Shoes for the additional 4,000 trainees at the Administration Police Training College were paid for separately.
Auditors discovered that records for the stores had been forged as one document had different information in April 2016 and May 2017.
When the auditors checked the situation on the ground, using 12 police divisions as a sample, records showed that they ordered 454 pairs of shoes and got 63 pairs while the records in Nairobi showed that 392 pairs were issued.
The Auditor-General concluded that the records in Nairobi were falsified.
While 57 field units had asked for 12,852 pairs of shoes, they were only given 3,763 pairs, meaning there was a shortfall of 9,089 pairs.
“A physical check of the condition of shoes being used by the police across the country revealed a pathetic and unpleasant situation as some officers use worn-out shoes while others have opted to buy shoes from various vendors, contrary to dress regulations for police officers,” says the Auditor-General.

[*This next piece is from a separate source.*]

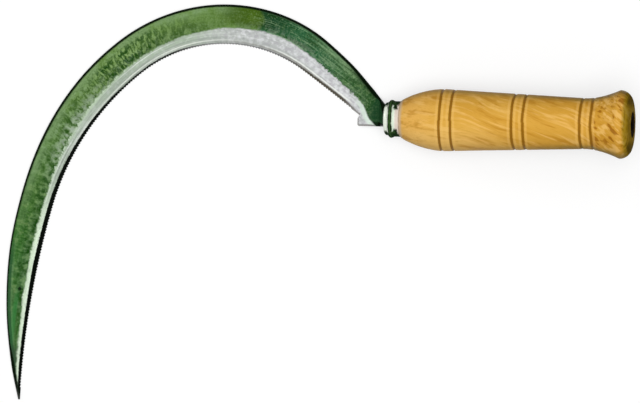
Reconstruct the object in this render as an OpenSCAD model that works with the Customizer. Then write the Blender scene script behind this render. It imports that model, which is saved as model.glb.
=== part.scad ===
// Serrated grass sickle with a one-piece steel blade and tang, a pressed ferrule,
// a turned wooden handle and a washer under the hammered end of the tang.
// Millimetres. The blade lies flat on z = 0 with its ground bevel upwards.
// +X runs along the handle as seen from above, +Y points to the back of the blade.
// The origin is on the underside of the blade's heel, in line with the handle.

/* [Cutting edge] */

// Where the cutting edge starts, measured back from the origin
edge_start_x = 6.9; // [6:0.1:9]
// How far the start of the cutting edge lies above the handle's line
edge_start_y = 3; // [1:0.5:5]
// Direction in which the edge leaves the heel, from +X
edge_heading = 142.5; // [138:0.5:147]
// Radius of the almost straight run beside the heel
heel_run_r = 1240; // [900:10:1600]
// Length of the run beside the heel
heel_run_len = 37; // [30:1:44]
// Radius of the tight bow at the top
bow_r = 72; // [65:1:80]
// Length of the bow
bow_len = 95; // [86:1:104]
// Radius of the flank below the bow
flank_r = 145; // [130:1:170]
// Length of the flank
flank_len = 90; // [80:1:100]
// Radius of the last run to the point
point_r = 485; // [400:5:700]
// Length of the last run to the point
point_len = 108; // [96:1:120]

/* [Blade widths] */

// Width of the blade across the start of the cutting edge
heel_w = 15.8; // [14:0.1:17]
// Width just past the heel
shoulder_w = 19.5; // [18:0.1:21]
// Width where the bow begins
bow_w = 21.7; // [20:0.1:24]
// Width past the top of the bow
broad_w = 21.7; // [20:0.1:24]
// Width half way along the edge
mid_w = 21.5; // [19:0.1:23]
// Width on the flank
flank_w = 18.9; // [17:0.1:21]
// Width low on the blade
low_w = 17.5; // [15:0.1:19]
// Width where the point begins to run in
nose_w = 13; // [11:0.1:15]
// Width close to the tip
point_w = 6.5; // [5:0.1:8]
// Width at the very tip
tip_w = 1; // [0.8:0.1:2]

/* [Blade section] */

// Thickness of the blade
blade_t = 2.5; // [2:0.1:3.5]
// Thickness left at the cutting edge
edge_t = 0.4; // [0.3:0.05:0.6]
// Thickness where the ground bevel meets the toothed band
band_t = 1.5; // [1.2:0.05:1.8]
// Width of the toothed band along the edge
band_w = 1.7; // [1.2:0.1:2.4]
// Width of the ground bevel at the start of the cutting edge
bevel_start_w = 5.4; // [4:0.1:6.5]
// Width of the ground bevel just past the heel
bevel_heel_w = 8.2; // [7:0.1:9]
// Greatest width of the ground bevel
bevel_broad_w = 9.2; // [8:0.1:11]
// Width of the ground bevel half way along the edge
bevel_mid_w = 7.8; // [6:0.1:9]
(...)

He reported that the purchase of motorcycles at a cost Sh866.2 million was not in the ministry’s procurement plan.
The 4,420 motorcycles were then bought based on an expired contract and were overpriced, auditors discovered.
The first 2,420 Chinese-assembled motorcycles were bought at Sh210,000 each while the lowest bidder had offered them at Sh161,733.
There was, thus, a loss of Sh116.8 million from the overpricing. Another 2,000 motorcycles were bought at Sh179,000 each against an offer of Sh150,000 by the lowest bidder, resulting in a loss of Sh58 million. This brought the total loss to Sh174.8 million.